Costs for health care insurance offered through HealthCare.gov and state-run marketplaces under the Affordable Care Act have risen since open enrollment started Nov. 1 because these subsidies will expire at the end of the year.

But Republicans might not need Democratic votes to get the bill through the House. Republicans will control the House 219 to 214 when Rep.-elect Adelita Grijalva (D-Arizona) is sworn in.

Schumer said Friday that his caucus would vote to reopen the government in exchange for a one-year extension of the subsidies — a proposal Republicans rejected.

Meanwhile, Trump and White House budget director Russell Vought have shifted money to pay troops and law enforcement officers, which experts say appears to run afoul of Congress’s constitutional purview over spending.

Americans are starting to face more pressure points as the shutdown drags on, as it has put millions at risk of food insecurity and disrupted flights nationwide.

The Trump administration over the weekend ordered states to stop distributing full food assistance benefits for November to the 42 million low-income Americans at risk of food insecurity — stretching out an ongoing fight between the federal government and states.

Hundreds of thousands of federal workers have been left without pay for nearly six weeks.
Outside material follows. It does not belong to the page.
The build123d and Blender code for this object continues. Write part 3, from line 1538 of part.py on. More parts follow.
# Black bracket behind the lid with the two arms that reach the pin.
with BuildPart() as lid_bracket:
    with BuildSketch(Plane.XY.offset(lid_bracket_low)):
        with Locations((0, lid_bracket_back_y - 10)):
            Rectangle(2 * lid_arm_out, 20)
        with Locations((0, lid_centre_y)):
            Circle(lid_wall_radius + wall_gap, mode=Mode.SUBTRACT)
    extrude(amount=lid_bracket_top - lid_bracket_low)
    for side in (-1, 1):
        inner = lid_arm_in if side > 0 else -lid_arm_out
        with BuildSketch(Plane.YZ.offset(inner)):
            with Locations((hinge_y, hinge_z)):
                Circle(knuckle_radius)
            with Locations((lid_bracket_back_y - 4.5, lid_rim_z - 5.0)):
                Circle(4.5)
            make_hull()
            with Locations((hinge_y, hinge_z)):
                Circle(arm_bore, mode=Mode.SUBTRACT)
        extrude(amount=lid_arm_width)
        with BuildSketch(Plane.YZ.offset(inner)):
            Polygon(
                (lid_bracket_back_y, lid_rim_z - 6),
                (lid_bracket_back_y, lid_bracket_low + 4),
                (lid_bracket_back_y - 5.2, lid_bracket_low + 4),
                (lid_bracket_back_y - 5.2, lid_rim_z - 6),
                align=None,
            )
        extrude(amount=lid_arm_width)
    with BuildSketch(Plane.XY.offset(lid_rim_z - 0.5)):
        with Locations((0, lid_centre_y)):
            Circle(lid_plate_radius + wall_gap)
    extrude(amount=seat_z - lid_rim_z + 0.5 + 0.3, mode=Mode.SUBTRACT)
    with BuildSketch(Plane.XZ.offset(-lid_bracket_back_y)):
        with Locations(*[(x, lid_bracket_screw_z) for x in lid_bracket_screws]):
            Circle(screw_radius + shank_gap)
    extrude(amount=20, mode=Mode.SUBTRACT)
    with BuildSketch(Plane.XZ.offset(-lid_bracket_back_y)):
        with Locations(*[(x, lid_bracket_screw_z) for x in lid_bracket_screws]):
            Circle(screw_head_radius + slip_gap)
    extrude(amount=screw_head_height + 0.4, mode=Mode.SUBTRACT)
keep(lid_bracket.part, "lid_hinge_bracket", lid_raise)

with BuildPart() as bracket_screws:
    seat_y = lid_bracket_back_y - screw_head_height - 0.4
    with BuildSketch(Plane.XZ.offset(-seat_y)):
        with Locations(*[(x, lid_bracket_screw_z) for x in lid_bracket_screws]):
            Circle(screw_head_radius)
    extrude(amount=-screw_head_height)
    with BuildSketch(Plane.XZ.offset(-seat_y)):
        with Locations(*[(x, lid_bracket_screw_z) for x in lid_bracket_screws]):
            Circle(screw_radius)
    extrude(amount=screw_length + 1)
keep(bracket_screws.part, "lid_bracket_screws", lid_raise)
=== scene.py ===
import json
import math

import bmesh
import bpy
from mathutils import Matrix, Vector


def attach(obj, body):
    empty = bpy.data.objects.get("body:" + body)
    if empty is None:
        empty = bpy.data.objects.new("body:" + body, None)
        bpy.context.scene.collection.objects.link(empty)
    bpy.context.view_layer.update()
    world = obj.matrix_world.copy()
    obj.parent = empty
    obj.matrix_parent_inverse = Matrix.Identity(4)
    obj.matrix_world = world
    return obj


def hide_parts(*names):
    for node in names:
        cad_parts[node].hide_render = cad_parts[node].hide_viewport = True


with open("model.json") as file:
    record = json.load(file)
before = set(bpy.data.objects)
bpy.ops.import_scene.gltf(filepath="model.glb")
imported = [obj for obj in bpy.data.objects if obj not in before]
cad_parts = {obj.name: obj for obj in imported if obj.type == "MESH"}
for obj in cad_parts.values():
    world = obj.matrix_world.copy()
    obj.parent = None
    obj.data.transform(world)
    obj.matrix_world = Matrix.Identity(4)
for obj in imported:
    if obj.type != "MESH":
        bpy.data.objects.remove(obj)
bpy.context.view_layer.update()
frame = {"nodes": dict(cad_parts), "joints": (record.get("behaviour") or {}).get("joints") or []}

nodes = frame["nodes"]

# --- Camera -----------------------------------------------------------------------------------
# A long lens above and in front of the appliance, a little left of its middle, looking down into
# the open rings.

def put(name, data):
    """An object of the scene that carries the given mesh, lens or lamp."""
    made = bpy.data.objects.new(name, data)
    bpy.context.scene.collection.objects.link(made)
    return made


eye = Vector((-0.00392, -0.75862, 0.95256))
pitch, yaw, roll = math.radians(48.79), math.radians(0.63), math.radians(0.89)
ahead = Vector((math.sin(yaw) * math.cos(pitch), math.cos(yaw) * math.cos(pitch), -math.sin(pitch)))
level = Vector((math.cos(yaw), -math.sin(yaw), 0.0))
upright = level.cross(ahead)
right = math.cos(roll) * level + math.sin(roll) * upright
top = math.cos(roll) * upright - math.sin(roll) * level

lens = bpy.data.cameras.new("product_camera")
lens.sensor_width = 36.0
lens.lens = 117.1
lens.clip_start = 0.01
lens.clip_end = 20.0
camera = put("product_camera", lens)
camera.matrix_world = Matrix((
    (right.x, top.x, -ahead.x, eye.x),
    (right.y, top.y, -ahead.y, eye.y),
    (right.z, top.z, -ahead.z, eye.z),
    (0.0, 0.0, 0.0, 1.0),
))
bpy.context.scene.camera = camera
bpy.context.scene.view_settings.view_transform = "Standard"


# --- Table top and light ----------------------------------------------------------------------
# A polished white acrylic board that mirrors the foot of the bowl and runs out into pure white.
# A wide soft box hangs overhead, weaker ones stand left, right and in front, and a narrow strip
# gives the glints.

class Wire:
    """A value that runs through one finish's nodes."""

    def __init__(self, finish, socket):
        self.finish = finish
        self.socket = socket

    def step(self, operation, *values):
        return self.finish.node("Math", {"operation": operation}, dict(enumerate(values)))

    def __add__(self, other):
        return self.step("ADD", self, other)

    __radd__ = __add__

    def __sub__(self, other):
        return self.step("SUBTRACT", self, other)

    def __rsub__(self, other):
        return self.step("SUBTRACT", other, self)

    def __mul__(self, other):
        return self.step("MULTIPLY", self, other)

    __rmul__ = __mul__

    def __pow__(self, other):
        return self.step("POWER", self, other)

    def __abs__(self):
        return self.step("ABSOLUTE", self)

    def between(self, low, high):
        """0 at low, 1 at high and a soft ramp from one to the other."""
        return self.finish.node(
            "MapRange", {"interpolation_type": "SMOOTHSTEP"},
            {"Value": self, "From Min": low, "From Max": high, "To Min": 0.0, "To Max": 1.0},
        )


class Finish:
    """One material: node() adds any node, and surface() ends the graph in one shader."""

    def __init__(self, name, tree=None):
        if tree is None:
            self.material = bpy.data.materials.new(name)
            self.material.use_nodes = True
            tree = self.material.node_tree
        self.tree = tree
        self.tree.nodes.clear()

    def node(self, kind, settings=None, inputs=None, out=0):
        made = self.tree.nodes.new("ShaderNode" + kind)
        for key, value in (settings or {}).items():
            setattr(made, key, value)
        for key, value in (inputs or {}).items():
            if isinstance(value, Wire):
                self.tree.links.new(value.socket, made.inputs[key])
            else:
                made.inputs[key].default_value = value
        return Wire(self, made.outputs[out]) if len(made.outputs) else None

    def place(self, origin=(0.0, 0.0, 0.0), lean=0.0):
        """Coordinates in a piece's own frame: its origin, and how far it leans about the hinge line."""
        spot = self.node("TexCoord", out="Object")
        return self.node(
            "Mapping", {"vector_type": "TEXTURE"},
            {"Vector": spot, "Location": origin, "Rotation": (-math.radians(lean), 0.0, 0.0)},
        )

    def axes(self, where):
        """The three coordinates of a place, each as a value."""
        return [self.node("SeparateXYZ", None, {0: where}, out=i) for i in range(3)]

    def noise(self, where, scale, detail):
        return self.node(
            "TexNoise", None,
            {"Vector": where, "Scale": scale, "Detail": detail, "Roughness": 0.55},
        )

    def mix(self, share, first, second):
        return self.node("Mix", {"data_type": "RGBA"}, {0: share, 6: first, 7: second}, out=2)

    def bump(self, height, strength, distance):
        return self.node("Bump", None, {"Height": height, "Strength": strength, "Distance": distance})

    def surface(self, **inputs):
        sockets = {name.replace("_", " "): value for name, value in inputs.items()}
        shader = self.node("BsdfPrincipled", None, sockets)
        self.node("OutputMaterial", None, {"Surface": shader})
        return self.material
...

And help lines at the Social Security Administration and Internal Revenue Service have gone silent as those workers are furloughed, with field offices that provide services for small-business owners, farmers and ranchers, and veterans shuttered.

More Americans blame Trump and congressional Republicans for the shutdown than they do Democrats, according to a Washington Post-ABC News-Ipsos poll conducted in late October.

Last week, Trump blamed bruising election losses for the GOP partly on the ongoing shutdown, saying the GOP should do what it can to get the government open as soon as possible, including abolishing the filibuster in the Senate. But he continued to try to place blame on Democrats for the government being shuttered.

Jacob Bogage contributed to this report.